What follows is a block of records; reproduce all of it verbatim.
# START OF Provided information
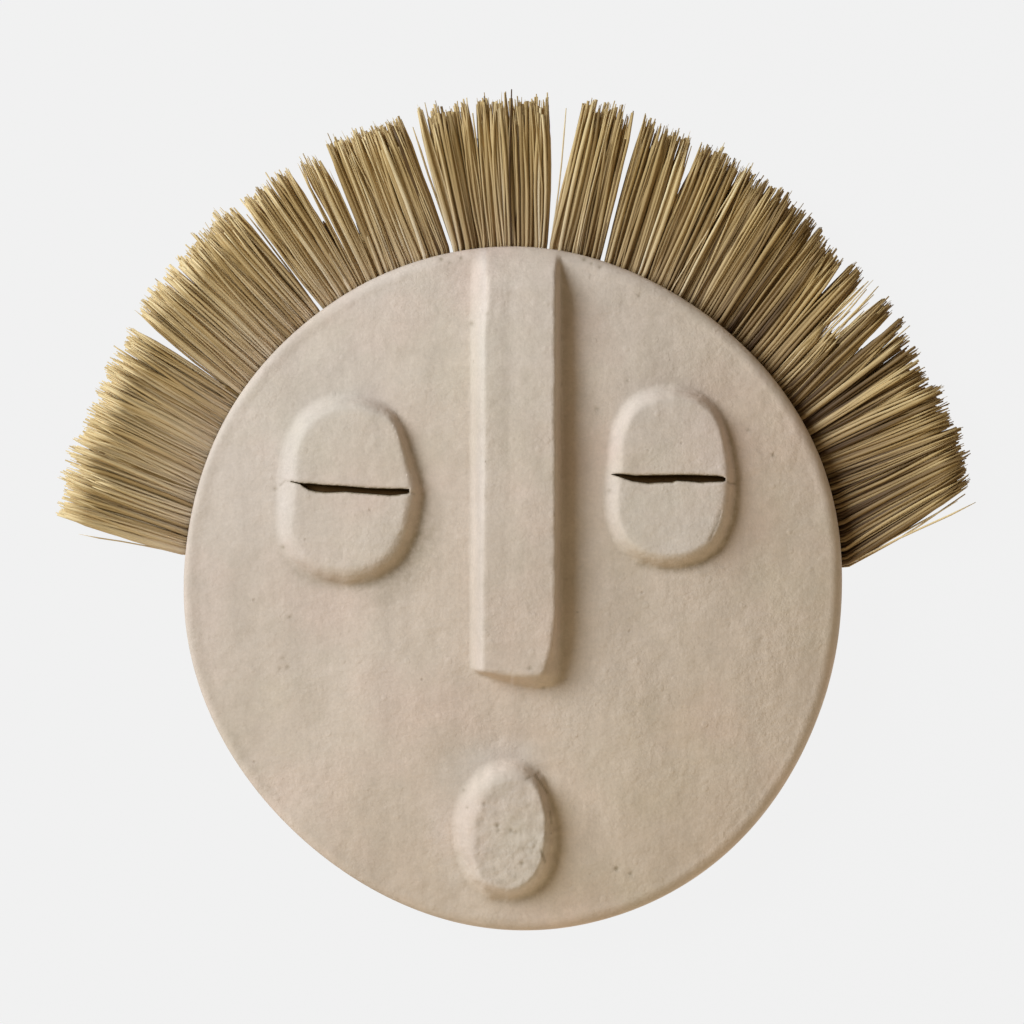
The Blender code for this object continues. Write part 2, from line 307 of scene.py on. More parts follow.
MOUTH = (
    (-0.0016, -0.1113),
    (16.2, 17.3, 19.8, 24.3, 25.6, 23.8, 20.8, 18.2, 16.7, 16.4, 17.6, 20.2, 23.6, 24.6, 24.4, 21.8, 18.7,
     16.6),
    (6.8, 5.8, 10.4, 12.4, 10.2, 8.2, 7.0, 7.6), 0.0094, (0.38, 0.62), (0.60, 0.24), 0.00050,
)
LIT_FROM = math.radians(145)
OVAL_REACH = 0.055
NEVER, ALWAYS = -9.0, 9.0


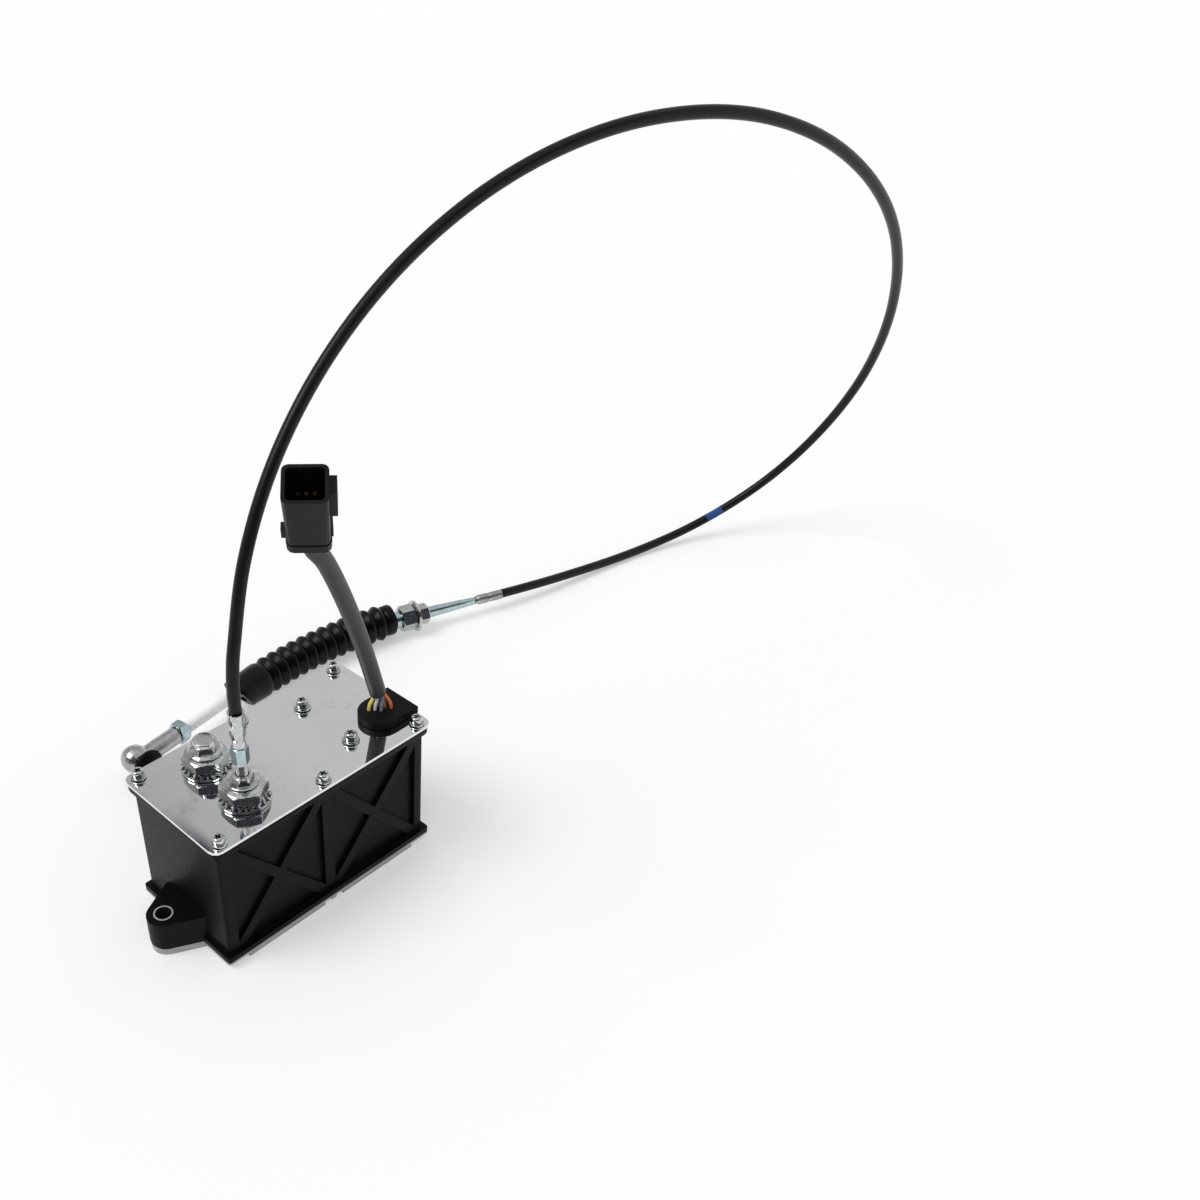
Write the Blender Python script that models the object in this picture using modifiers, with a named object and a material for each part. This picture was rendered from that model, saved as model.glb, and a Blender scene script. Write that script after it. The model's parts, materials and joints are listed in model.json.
# END OF Provided information
* Output for this task:
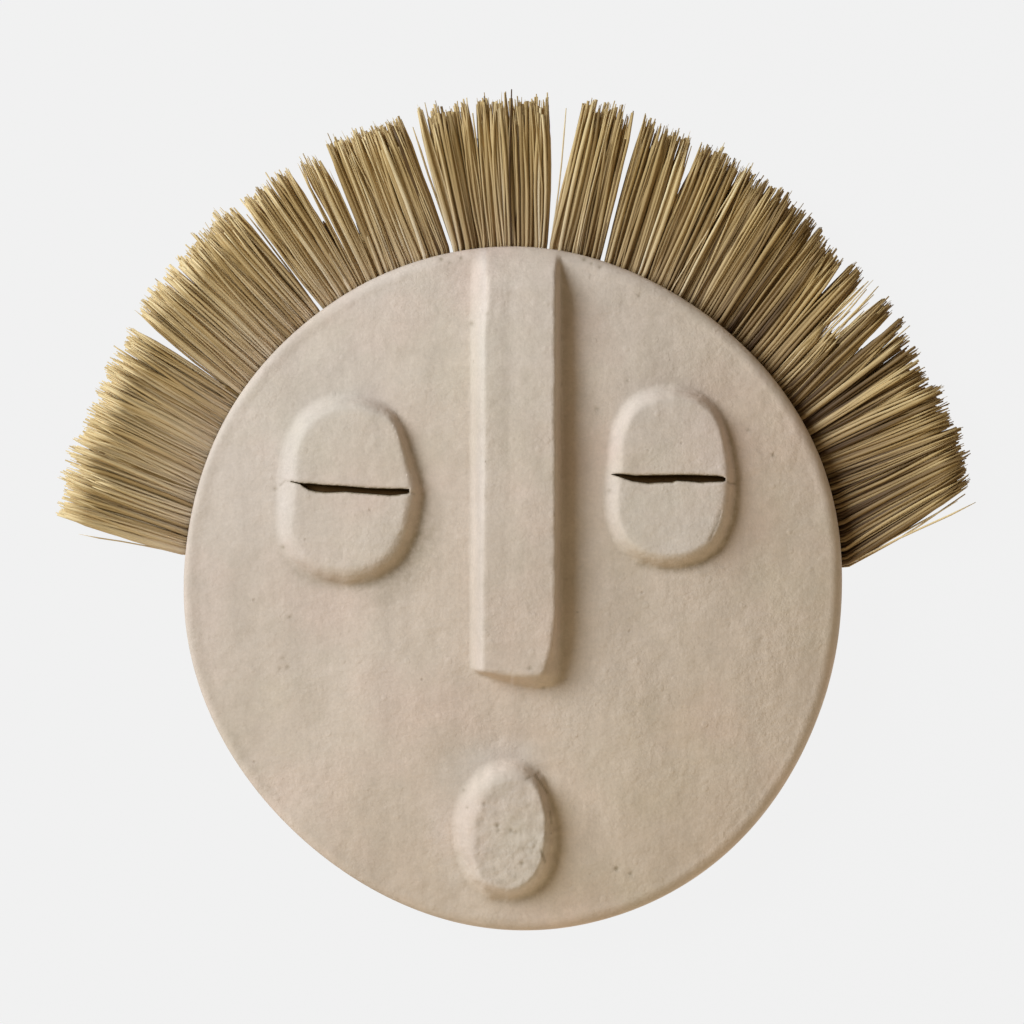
The Blender code for this object continues. Write part 2, from line 307 of scene.py on. More parts follow.
MOUTH = (
    (-0.0016, -0.1113),
    (16.2, 17.3, 19.8, 24.3, 25.6, 23.8, 20.8, 18.2, 16.7, 16.4, 17.6, 20.2, 23.6, 24.6, 24.4, 21.8, 18.7,
     16.6),
    (6.8, 5.8, 10.4, 12.4, 10.2, 8.2, 7.0, 7.6), 0.0094, (0.38, 0.62), (0.60, 0.24), 0.00050,
)
LIT_FROM = math.radians(145)
OVAL_REACH = 0.055
NEVER, ALWAYS = -9.0, 9.0


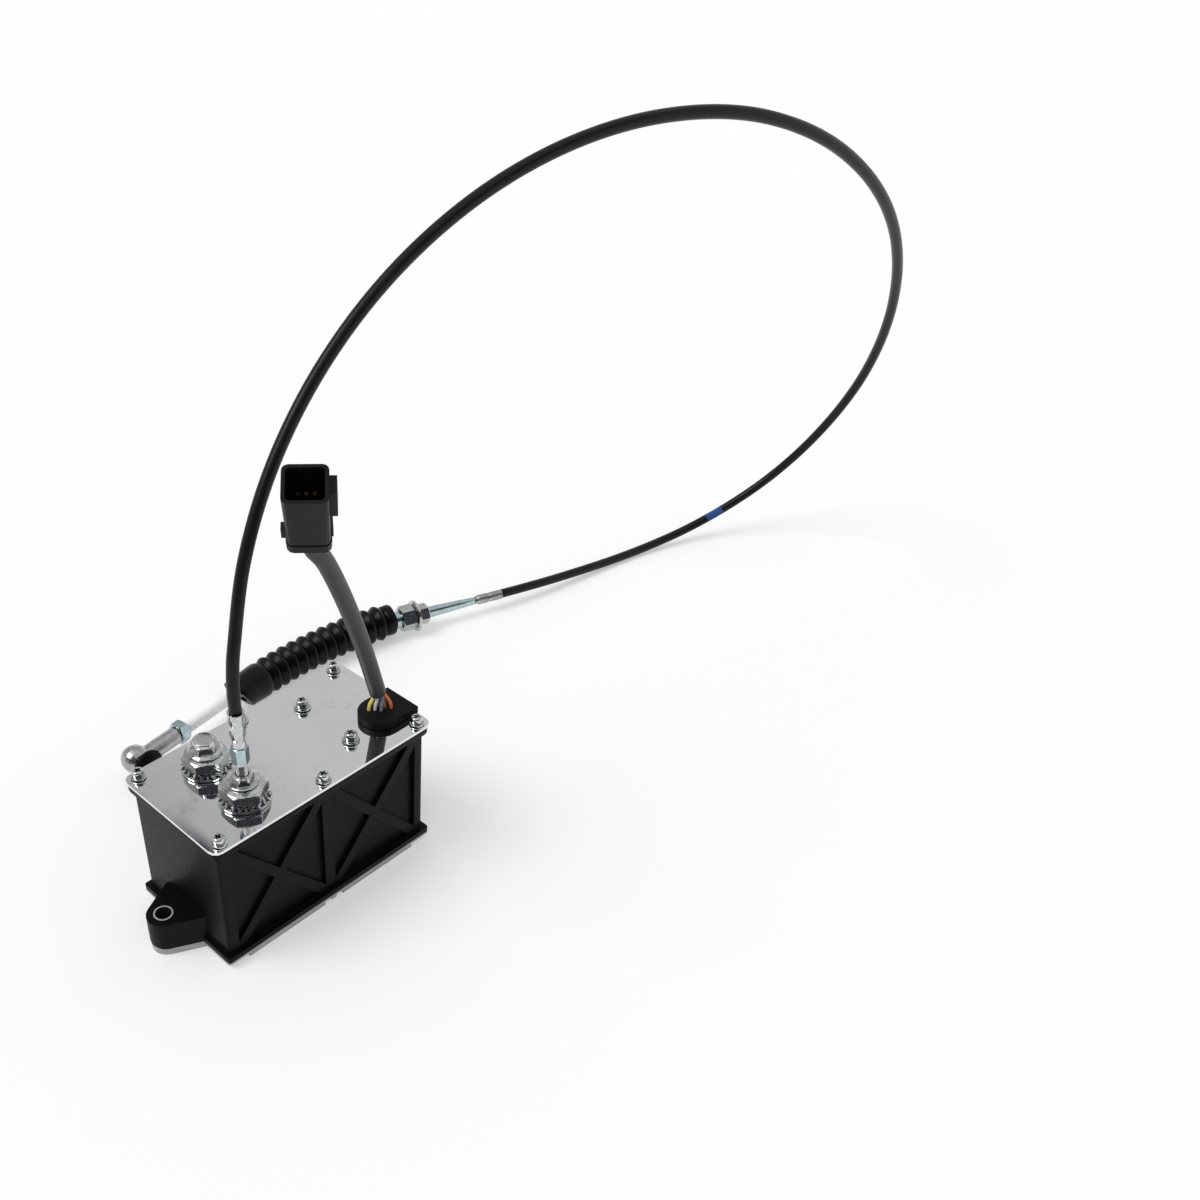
Write the Blender Python script that models the object in this picture using modifiers, with a named object and a material for each part. This picture was rendered from that model, saved as model.glb, and a Blender scene script. Write that script after it. The model's parts, materials and joints are listed in model.json.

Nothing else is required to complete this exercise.